STATED TASK: Go through the data below. List every line that holds the word "this".

DATASET EXTRACT:
* * * * * * * * *
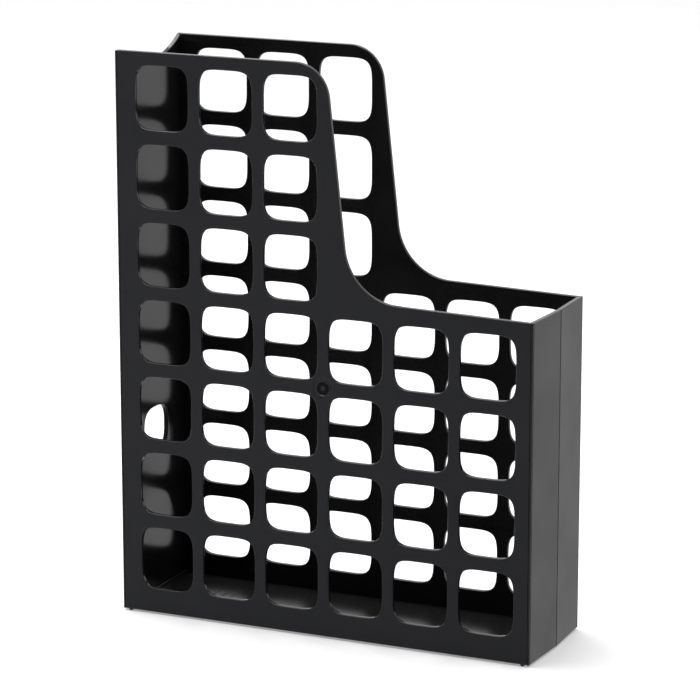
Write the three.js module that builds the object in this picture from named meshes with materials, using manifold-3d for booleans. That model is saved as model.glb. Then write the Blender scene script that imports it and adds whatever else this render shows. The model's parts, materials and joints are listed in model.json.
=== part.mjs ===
* * * * * * * * *
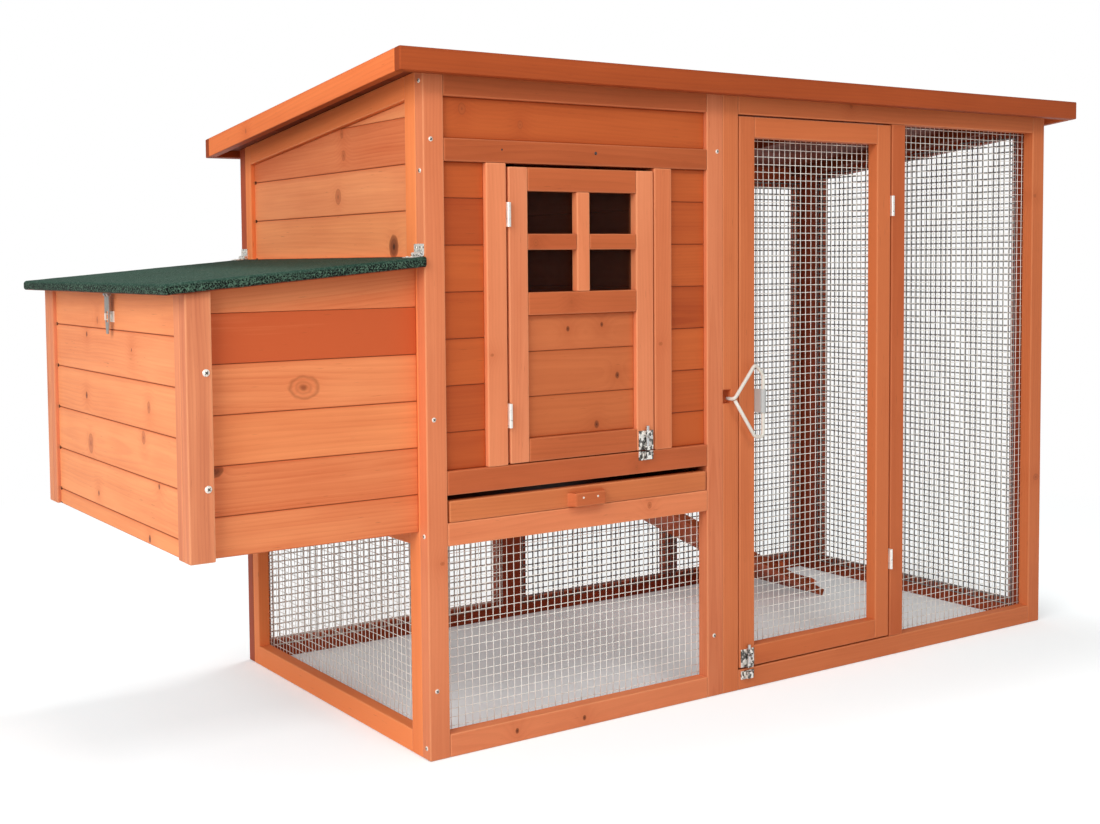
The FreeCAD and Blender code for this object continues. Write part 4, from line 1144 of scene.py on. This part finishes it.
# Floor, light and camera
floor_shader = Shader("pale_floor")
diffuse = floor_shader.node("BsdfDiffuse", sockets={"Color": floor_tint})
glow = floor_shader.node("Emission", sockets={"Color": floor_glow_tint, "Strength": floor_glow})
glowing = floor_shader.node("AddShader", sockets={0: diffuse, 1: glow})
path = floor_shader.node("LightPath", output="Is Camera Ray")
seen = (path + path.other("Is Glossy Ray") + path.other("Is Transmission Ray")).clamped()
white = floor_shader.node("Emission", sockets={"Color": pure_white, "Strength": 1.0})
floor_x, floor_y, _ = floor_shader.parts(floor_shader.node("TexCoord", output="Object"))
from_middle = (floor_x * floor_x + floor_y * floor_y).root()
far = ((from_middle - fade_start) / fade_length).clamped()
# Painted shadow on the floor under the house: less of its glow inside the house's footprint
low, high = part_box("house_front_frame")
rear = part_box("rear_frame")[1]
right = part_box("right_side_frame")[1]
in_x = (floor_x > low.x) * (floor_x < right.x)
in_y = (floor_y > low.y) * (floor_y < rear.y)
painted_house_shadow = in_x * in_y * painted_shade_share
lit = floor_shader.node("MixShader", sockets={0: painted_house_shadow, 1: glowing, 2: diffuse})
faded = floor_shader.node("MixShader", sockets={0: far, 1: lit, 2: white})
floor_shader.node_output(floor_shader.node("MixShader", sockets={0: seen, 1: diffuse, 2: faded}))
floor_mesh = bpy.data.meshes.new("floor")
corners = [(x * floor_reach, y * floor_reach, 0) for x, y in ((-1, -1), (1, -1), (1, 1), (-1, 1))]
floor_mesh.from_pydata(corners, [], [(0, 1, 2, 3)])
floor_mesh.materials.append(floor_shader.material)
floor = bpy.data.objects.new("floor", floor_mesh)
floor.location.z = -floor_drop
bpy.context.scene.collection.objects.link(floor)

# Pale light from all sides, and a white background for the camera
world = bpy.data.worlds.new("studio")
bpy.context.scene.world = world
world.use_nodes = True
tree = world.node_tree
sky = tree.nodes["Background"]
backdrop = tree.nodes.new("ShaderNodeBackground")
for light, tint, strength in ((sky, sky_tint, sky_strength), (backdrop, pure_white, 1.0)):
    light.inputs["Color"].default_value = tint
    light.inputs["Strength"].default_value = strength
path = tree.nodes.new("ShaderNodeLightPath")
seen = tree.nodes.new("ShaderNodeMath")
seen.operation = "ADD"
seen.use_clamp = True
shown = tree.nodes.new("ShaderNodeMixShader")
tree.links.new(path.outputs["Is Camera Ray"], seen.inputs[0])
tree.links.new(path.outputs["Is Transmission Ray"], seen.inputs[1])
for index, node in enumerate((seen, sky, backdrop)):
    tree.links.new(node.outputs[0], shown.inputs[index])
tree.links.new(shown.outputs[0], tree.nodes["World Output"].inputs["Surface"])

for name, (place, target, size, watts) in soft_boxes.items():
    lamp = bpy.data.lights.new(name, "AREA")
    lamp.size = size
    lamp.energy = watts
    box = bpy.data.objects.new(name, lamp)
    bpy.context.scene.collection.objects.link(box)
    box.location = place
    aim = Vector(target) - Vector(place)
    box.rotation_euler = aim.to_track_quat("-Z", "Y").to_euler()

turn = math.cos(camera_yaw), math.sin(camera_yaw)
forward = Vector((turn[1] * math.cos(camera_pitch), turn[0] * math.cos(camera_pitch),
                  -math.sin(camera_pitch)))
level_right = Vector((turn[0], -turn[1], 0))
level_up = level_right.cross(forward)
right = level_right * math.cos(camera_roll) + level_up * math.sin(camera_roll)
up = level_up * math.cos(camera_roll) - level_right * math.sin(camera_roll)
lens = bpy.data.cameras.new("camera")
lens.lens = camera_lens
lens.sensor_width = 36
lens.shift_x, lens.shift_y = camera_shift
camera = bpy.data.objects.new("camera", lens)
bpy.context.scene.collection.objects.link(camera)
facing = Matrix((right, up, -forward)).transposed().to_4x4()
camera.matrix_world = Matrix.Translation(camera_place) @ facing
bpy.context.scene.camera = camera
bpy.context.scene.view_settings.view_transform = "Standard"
* * * * * * * * *
RESPONSE BELOW:
Write the three.js module that builds the object in this picture from named meshes with materials, using manifold-3d for booleans. That model is saved as model.glb. Then write the Blender scene script that imports it and adds whatever else this render shows. The model's parts, materials and joints are listed in model.json.
The FreeCAD and Blender code for this object continues. Write part 4, from line 1144 of scene.py on. This part finishes it.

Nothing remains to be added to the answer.